American film and television production company

Bad Hat Harry Productions, Inc. is an American film and television production company founded by filmmaker Bryan Singer in 1994. It has produced films such as The Usual Suspects (1995) and the X-Men film series, as well as television series such as House and Legion.

The company's name comes from a scene in Jaws (1975) in which an elderly man named Harry wears an ill-fitting swimming cap at the beach and teases the film's protagonist Chief Brody for refusing to go in the sea, prompting Brody to retort "that's some bad hat, Harry". The original logo of the company was an animated version of this scene; the second logo, introduced in 2011, is taken from the police lineup scene of the company's first film, The Usual Suspects.

In 2003, the company had signed a first-look deal with 20th Century Fox.

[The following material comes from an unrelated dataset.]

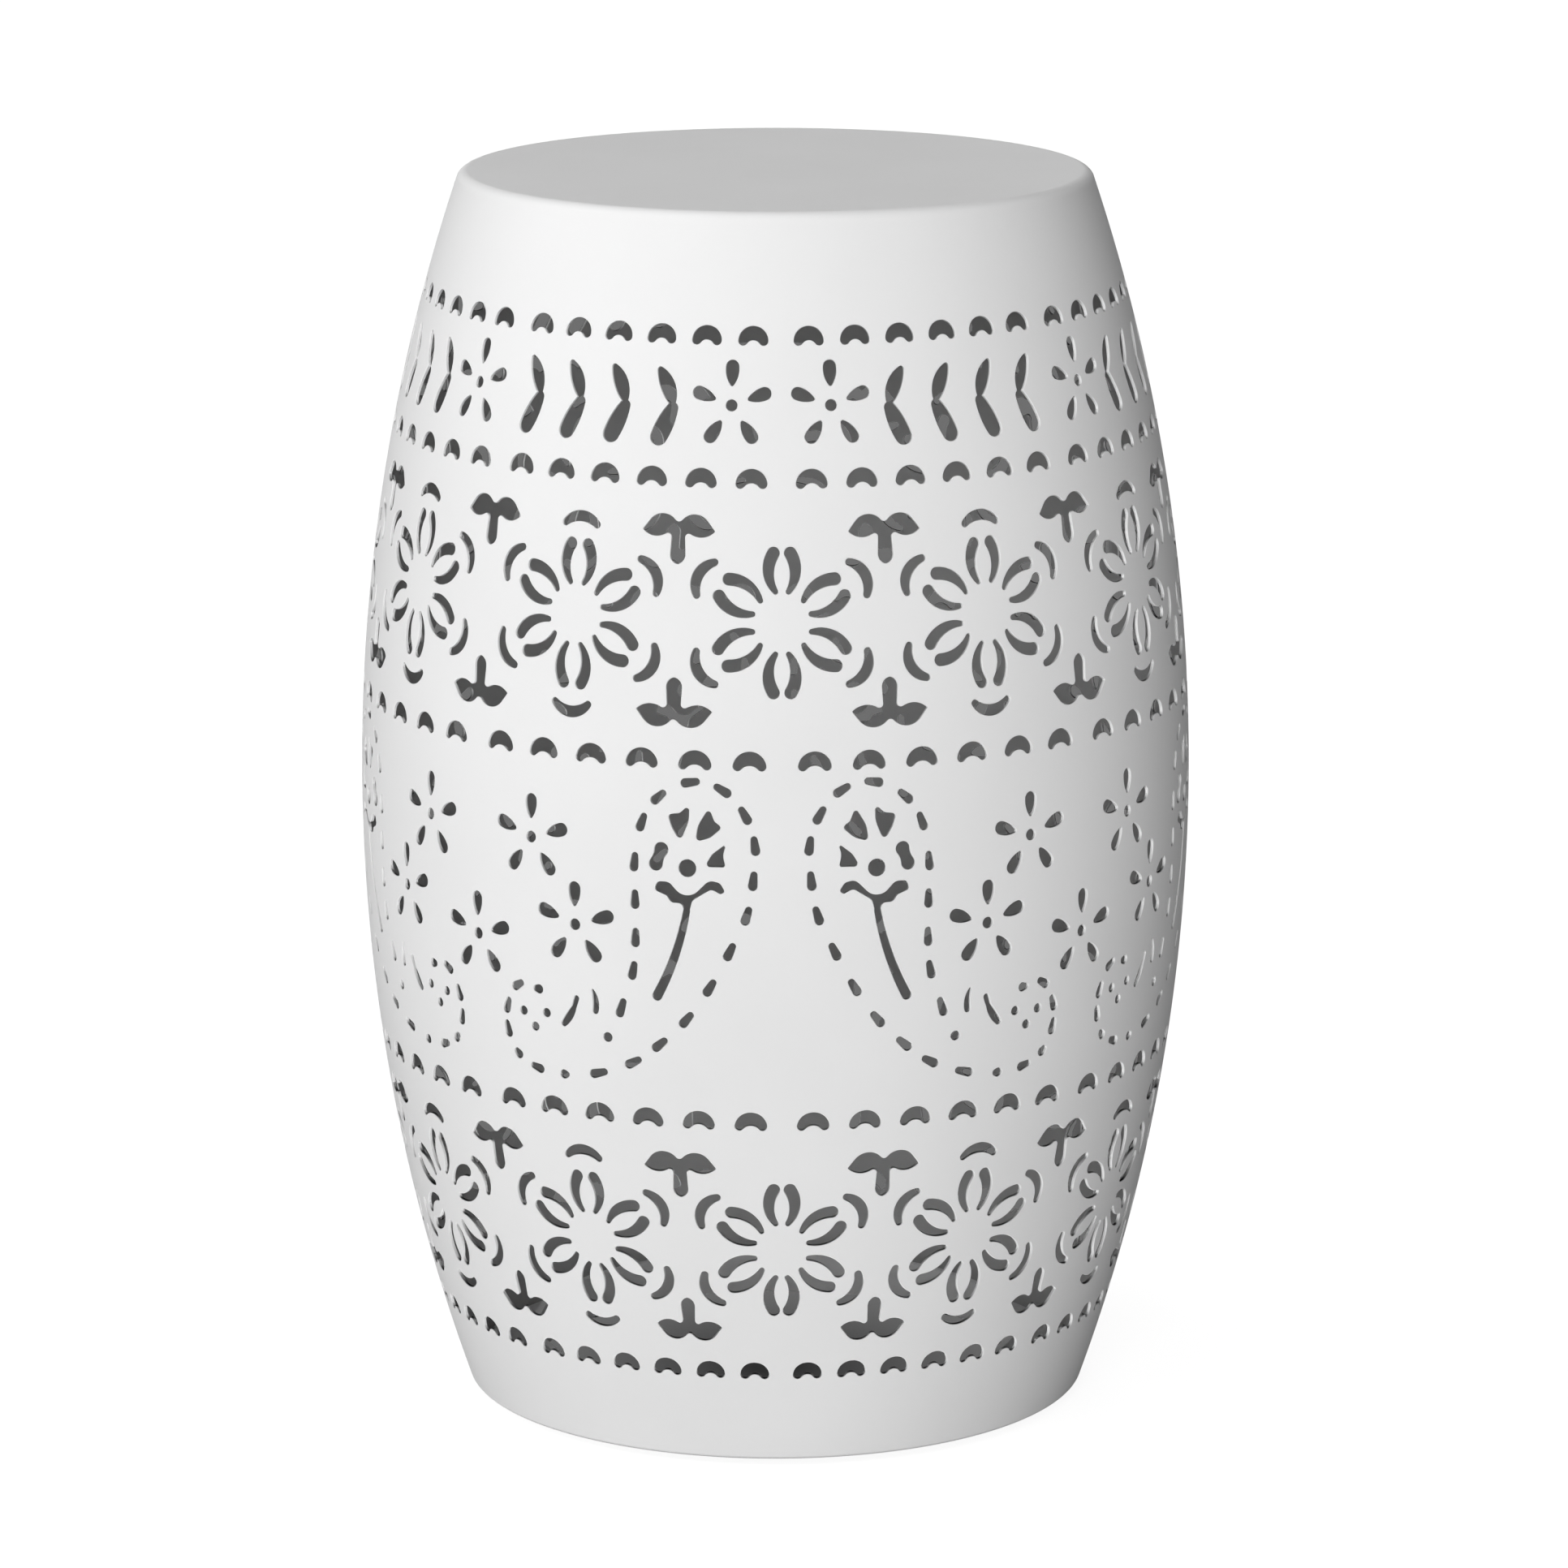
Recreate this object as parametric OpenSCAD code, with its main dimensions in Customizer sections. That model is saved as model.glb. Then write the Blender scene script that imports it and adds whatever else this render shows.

In 2004, the company moved to Warner Bros. Pictures after he left Fox due to creative disagreements. He later moved back to Fox after the poor commercial receptions of Superman Returns and Jack the Giant Slayer. In 2006, the company signed a deal with Touchstone Television to develop projects for ABC.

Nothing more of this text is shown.